## Set problem
Return all of the data exactly as given.

═════ Supplied information ═════

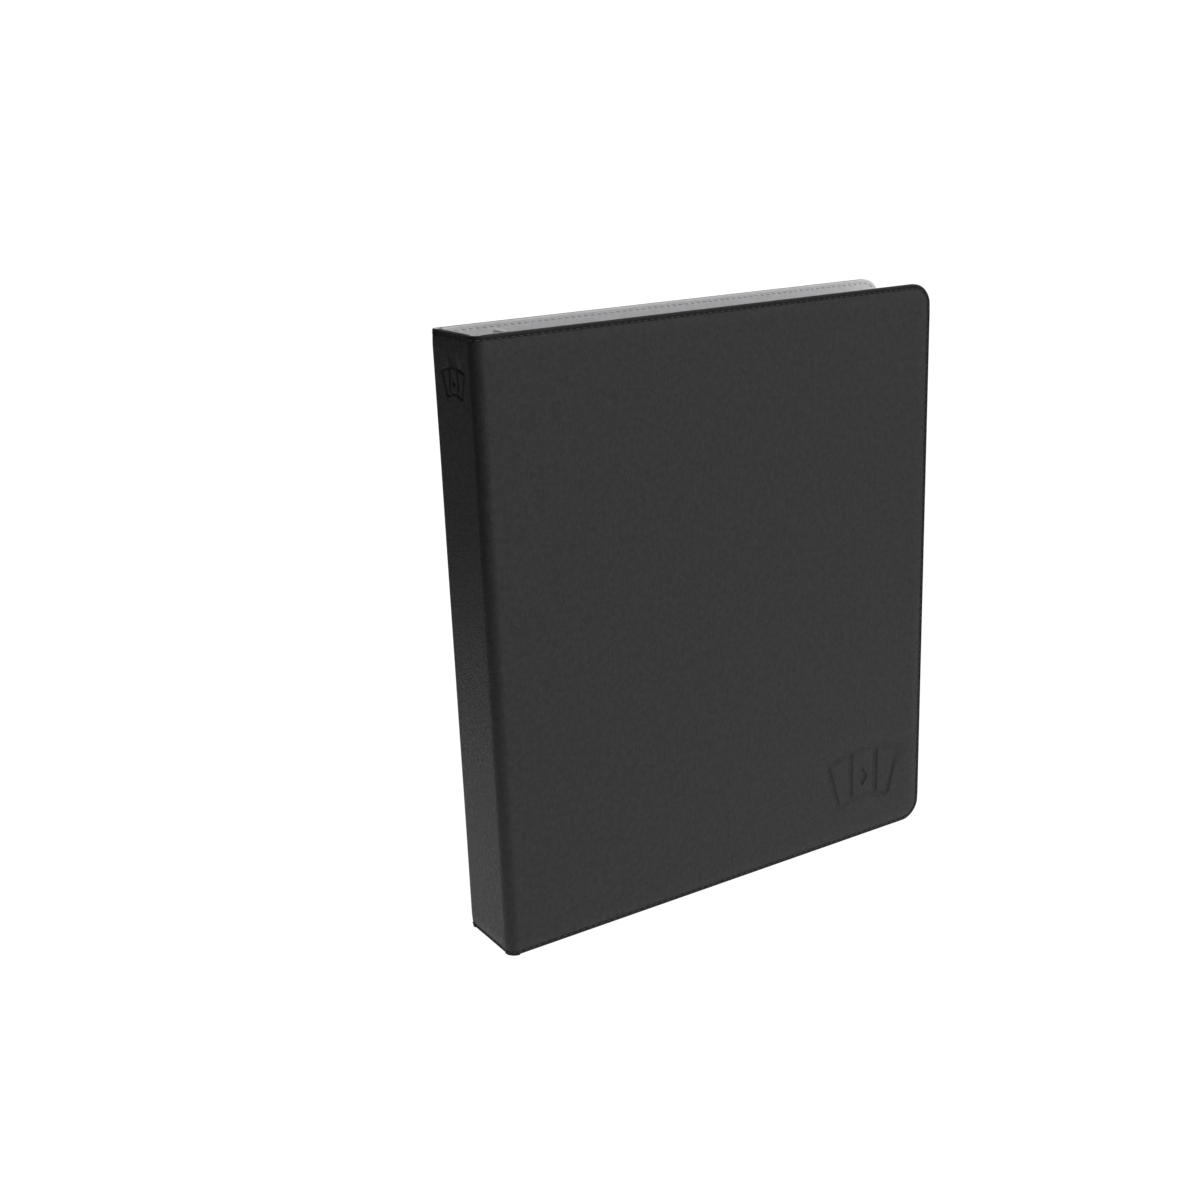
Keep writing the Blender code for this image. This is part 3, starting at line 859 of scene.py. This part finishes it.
def make_camera():
    azimuth, elevation, roll = (math.radians(angle) for angle in CAMERA_TURN)
    back = Vector((math.sin(azimuth) * math.cos(elevation),
                   -math.cos(azimuth) * math.cos(elevation), math.sin(elevation)))
    right = Vector((math.cos(azimuth), math.sin(azimuth), 0.0))
    up = back.cross(right)
    turned_right = math.cos(roll) * right + math.sin(roll) * up
    turned_up = math.cos(roll) * up - math.sin(roll) * right
    axes = Matrix((turned_right, turned_up, back)).transposed()
    data = bpy.data.cameras.new("camera")
    data.lens = LENS
    data.sensor_width = 36.0
    camera = bpy.data.objects.new("camera", data)
    camera.matrix_world = Matrix.Translation(CAMERA_PLACE) @ axes.to_4x4()
    bpy.context.scene.collection.objects.link(camera)
    bpy.context.scene.camera = camera


# ---- assembly --------------------------------------------------------------

def build():
    make_camera()
    make_table()
    make_room()
    make_lights()
    leather = leatherette("leatherette", (0.013, 0.013, 0.013), (0.021, 0.021, 0.021), 0.22)
    # painted shade: a darker, less glossy copy of the leatherette for the pressed edge bands and
    # rims
    painted_shade_leather = leatherette("painted_shade_edge", (0.007, 0.007, 0.007), (0.012, 0.012, 0.012), 0.14)
    lining = microfibre()
    dark_thread = thread("dark_thread", (0.020, 0.020, 0.021))
    light_thread = thread("light_thread", (0.55, 0.55, 0.55))
    nickel = metal("nickel_plate", (0.74, 0.73, 0.71), (0.10, 0.24))
    steel = metal("spring_steel", (0.56, 0.56, 0.57), (0.28, 0.45))
    foam = plain_fibre("foam", (0.16, 0.16, 0.17), (0.26, 0.26, 0.27), 1200.0)
    board = plain_fibre("greyboard", (0.26, 0.24, 0.21), (0.40, 0.37, 0.32), 500.0)
    film = clear_film()
    weld = weld_film()
    make_spine_skin(leather, painted_shade_leather)
    make_spine_lining(lining)
    make_spine_stitching(dark_thread, light_thread)
    dress_node("ring_cover_plate", nickel, 0.12 * MM)
    for part in ("spine", "front_cover", "back_cover"):
        dress_node(f"{part}_foam", foam)
        dress_node(f"{part}_board", board)
    for label, side in SIDES.items():
        make_cover_skin(label, side, leather, painted_shade_leather)
        make_cover_lining(label, side, lining)
        make_cover_stitching(label, side, dark_thread, light_thread)
        dress_node(f"hinge_plate_{label}", steel)
        for height in RINGS:
            make_ring_half(label, side, height, nickel)
        for number in (1, 2, 3):
            make_page(label, number, side, film, weld)
    for end in ENDS:
        dress_node(f"opening_lever_{end}", nickel, 0.25 * MM)
        dress_node(f"lever_pin_{end}", steel, 0.1 * MM)
        dress_node(f"mounting_rivet_{end}", nickel)
        dress_node(f"mounting_post_{end}", steel)


build()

═════

## Exercise response
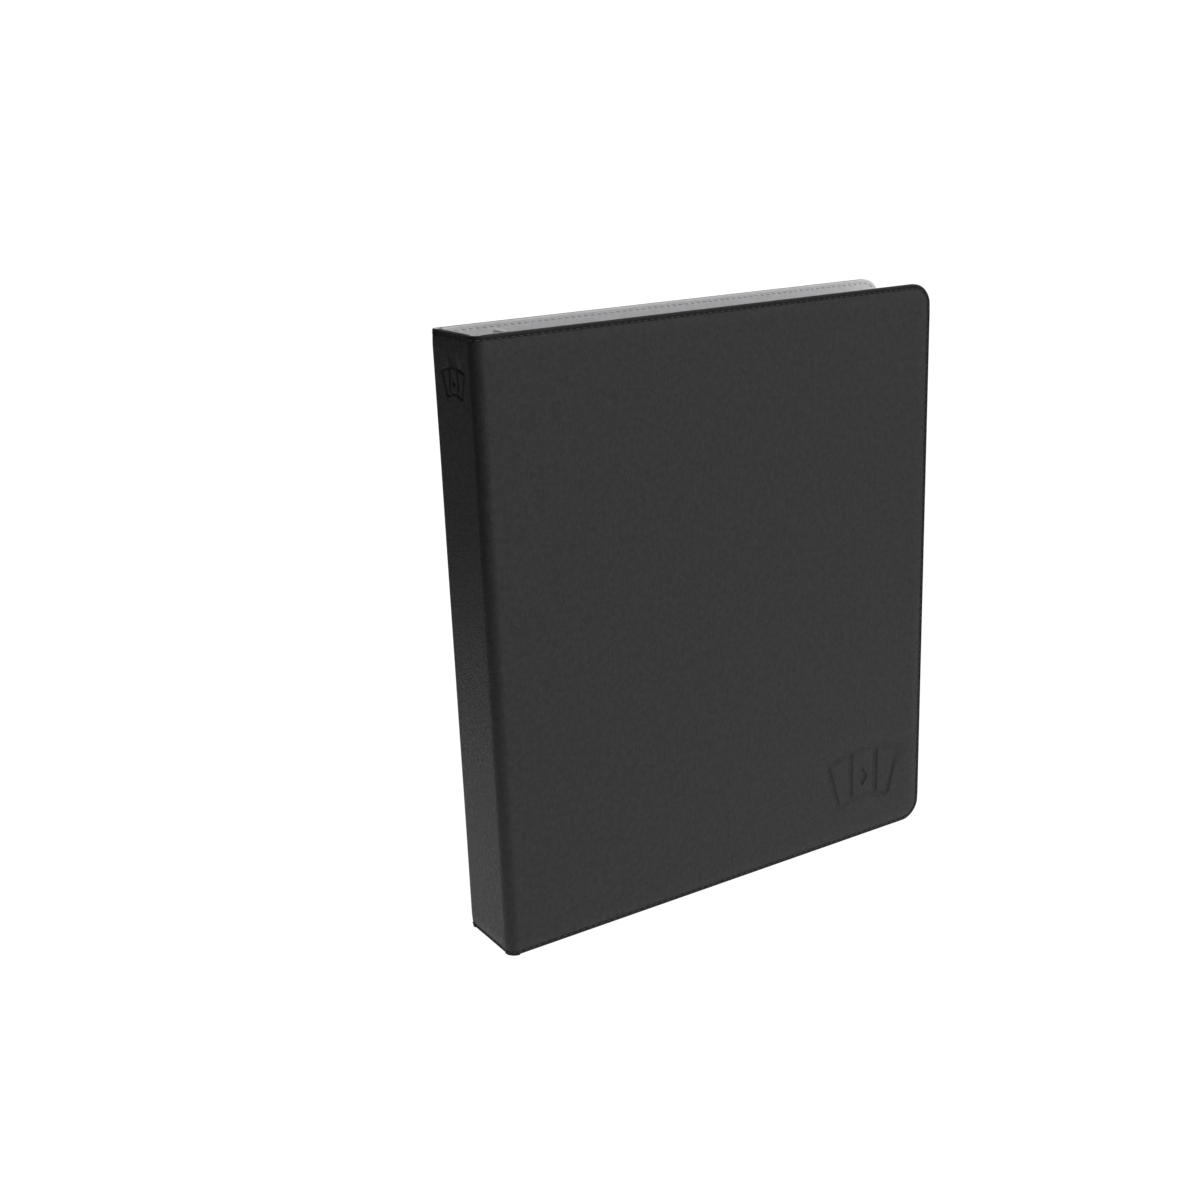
Keep writing the Blender code for this image. This is part 3, starting at line 859 of scene.py. This part finishes it.
def make_camera():
    azimuth, elevation, roll = (math.radians(angle) for angle in CAMERA_TURN)
    back = Vector((math.sin(azimuth) * math.cos(elevation),
                   -math.cos(azimuth) * math.cos(elevation), math.sin(elevation)))
    right = Vector((math.cos(azimuth), math.sin(azimuth), 0.0))
    up = back.cross(right)
    turned_right = math.cos(roll) * right + math.sin(roll) * up
    turned_up = math.cos(roll) * up - math.sin(roll) * right
    axes = Matrix((turned_right, turned_up, back)).transposed()
    data = bpy.data.cameras.new("camera")
    data.lens = LENS
    data.sensor_width = 36.0
    camera = bpy.data.objects.new("camera", data)
    camera.matrix_world = Matrix.Translation(CAMERA_PLACE) @ axes.to_4x4()
    bpy.context.scene.collection.objects.link(camera)
    bpy.context.scene.camera = camera


# ---- assembly --------------------------------------------------------------

def build():
    make_camera()
    make_table()
    make_room()
    make_lights()
    leather = leatherette("leatherette", (0.013, 0.013, 0.013), (0.021, 0.021, 0.021), 0.22)
    # painted shade: a darker, less glossy copy of the leatherette for the pressed edge bands and
    # rims
    painted_shade_leather = leatherette("painted_shade_edge", (0.007, 0.007, 0.007), (0.012, 0.012, 0.012), 0.14)
    lining = microfibre()
    dark_thread = thread("dark_thread", (0.020, 0.020, 0.021))
    light_thread = thread("light_thread", (0.55, 0.55, 0.55))
    nickel = metal("nickel_plate", (0.74, 0.73, 0.71), (0.10, 0.24))
    steel = metal("spring_steel", (0.56, 0.56, 0.57), (0.28, 0.45))
    foam = plain_fibre("foam", (0.16, 0.16, 0.17), (0.26, 0.26, 0.27), 1200.0)
    board = plain_fibre("greyboard", (0.26, 0.24, 0.21), (0.40, 0.37, 0.32), 500.0)
    film = clear_film()
    weld = weld_film()
    make_spine_skin(leather, painted_shade_leather)
    make_spine_lining(lining)
    make_spine_stitching(dark_thread, light_thread)
    dress_node("ring_cover_plate", nickel, 0.12 * MM)
    for part in ("spine", "front_cover", "back_cover"):
        dress_node(f"{part}_foam", foam)
        dress_node(f"{part}_board", board)
    for label, side in SIDES.items():
        make_cover_skin(label, side, leather, painted_shade_leather)
        make_cover_lining(label, side, lining)
        make_cover_stitching(label, side, dark_thread, light_thread)
        dress_node(f"hinge_plate_{label}", steel)
        for height in RINGS:
            make_ring_half(label, side, height, nickel)
        for number in (1, 2, 3):
            make_page(label, number, side, film, weld)
    for end in ENDS:
        dress_node(f"opening_lever_{end}", nickel, 0.25 * MM)
        dress_node(f"lever_pin_{end}", steel, 0.1 * MM)
        dress_node(f"mounting_rivet_{end}", nickel)
        dress_node(f"mounting_post_{end}", steel)


build()